Richard Gere: The first time I read the script actually was on a plane. It was one of the few times I was in L.A. and I was heading back to New York. It wasn’t just the character. It was the script. This was the first read and it was a beautifully written, smart, character-driven piece which is extremely rare. And they apparently had enough money that they could make a go of it at that time. Beyond that obviously is the character who was very interesting to me. Robert Miller is someone who has a compromised side, but I had no interest in painting him as a villain in that black and white kind of villain way. He seemed very deeply human to me with all the flaws and all the problems and with that, kind of, lack of empathy that some of us have.
CK: He’s a timely character, too, because obviously Wall Street is something on everyone’s mind right now.

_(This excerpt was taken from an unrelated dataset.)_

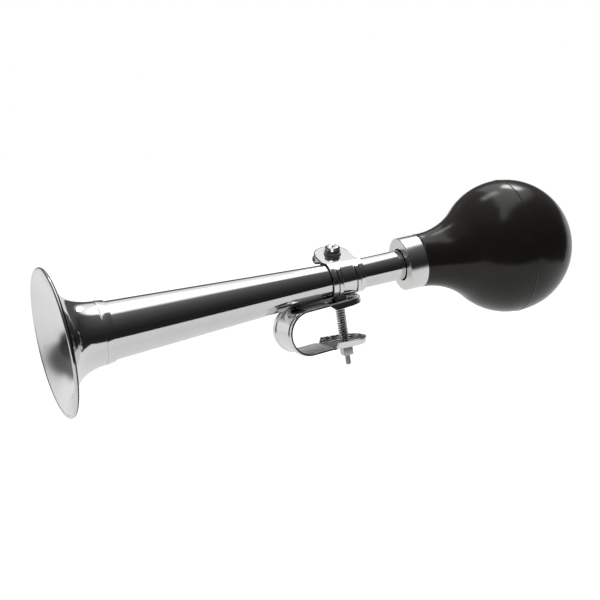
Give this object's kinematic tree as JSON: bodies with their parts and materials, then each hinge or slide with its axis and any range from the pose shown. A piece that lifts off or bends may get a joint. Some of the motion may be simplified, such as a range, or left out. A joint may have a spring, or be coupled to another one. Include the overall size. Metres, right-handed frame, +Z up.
{
  "type": "bulb air horn",
  "caption": "Bulb air horn: flared bell on a tapered tube, with a reed unit, a rubber bulb and a pinch ring and loop strap for a handlebar.",
  "frame": {"origin": "centre of the handlebar that the strap's loop holds", "axes": "+X along the horn from the bell to the bulb, +Z up from the handlebar to the horn, +Y to the horn's left seen from the bulb"},
  "size_m": [0.2931, 0.078, 0.0859],
  "materials": {
    "nickel_bell": "bright nickel or chrome plate on spun brass, satin inside the flare",
    "nickel_tube": "bright plate on drawn tube",
    "nickel_ferrule": "bright plate, satin front face",
    "nickel_bracket": "bright plate on pressed steel",
    "bright_steel": "plated steel",
    "spring_steel": "plated spring wire",
    "reed_brass": "plain turned brass",
    "black_rubber": "satin black moulded rubber"
  },
  "bodies": {
    "strap": {"handlebar_strap": "nickel_bracket", "spacer_spring": "spring_steel"},
    "bracket": {"pinch_ring": "nickel_bracket", "pinch_washer": "bright_steel", "long_screw": "bright_steel"},
    "horn": {"bell": "nickel_bell", "taper_tube": "nickel_tube", "tail_tube": "nickel_tube", "reed_block": "reed_brass", "reed_shallot": "reed_brass", "reed_wedge": "reed_brass", "ferrule": "nickel_ferrule", "bulb": "black_rubber"},
    "tongue": {"reed_tongue": "reed_brass"},
    "pinch_screw": {"pinch_screw": "bright_steel"},
    "square_nut": {"square_nut": "bright_steel"}
  },
  "joints": [
    {"name": "bracket_swivel", "type": "hinge", "parent": "strap", "child": "bracket", "pos_m": [0.0244, 0.00317, 0], "axis": [0, 0, 1], "range_deg": [-52.6, 67.4]},
    {"name": "tube_turn", "type": "hinge", "parent": "bracket", "child": "horn", "pos_m": [0.0244, 0.00317, 0.02229], "axis": [1, 0, 0], "continuous": true},
    {"name": "tongue_flex", "type": "hinge", "parent": "horn", "child": "tongue", "pos_m": [0.0815, 0.00317, 0.02387], "axis": [0, 1, 0], "range_deg": [-0.5, 2], "stiffness_Nm_per_rad": 0.1},
    {"name": "pinch_screw_turn", "type": "hinge", "parent": "bracket", "child": "pinch_screw", "pos_m": [0.0271, 0.0142, 0.02553], "axis": [0.0528, -0.2753, 0.9599], "continuous": true},
    {"name": "square_nut_turn", "type": "hinge", "parent": "bracket", "child": "square_nut", "pos_m": [0.0244, 0.00317, -0.0165], "axis": [0, 0, 1], "continuous": true}
  ]
}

RG: That was the other thing. It speaks to our times. I mean, how many scripts do you read that actually speak to our world?
CK: By the same token, it’s difficult for an audience not to go in with a certain set of expectations of the character. You sort of expect him to be the black and white villain.
RG: Madoff. You expect him to be Bernie Madoff.
CK: Or Gordon Gekko. But he’s not just a monster. He’s a human being and if people are honest with themselves, they might see a lot of themselves in him.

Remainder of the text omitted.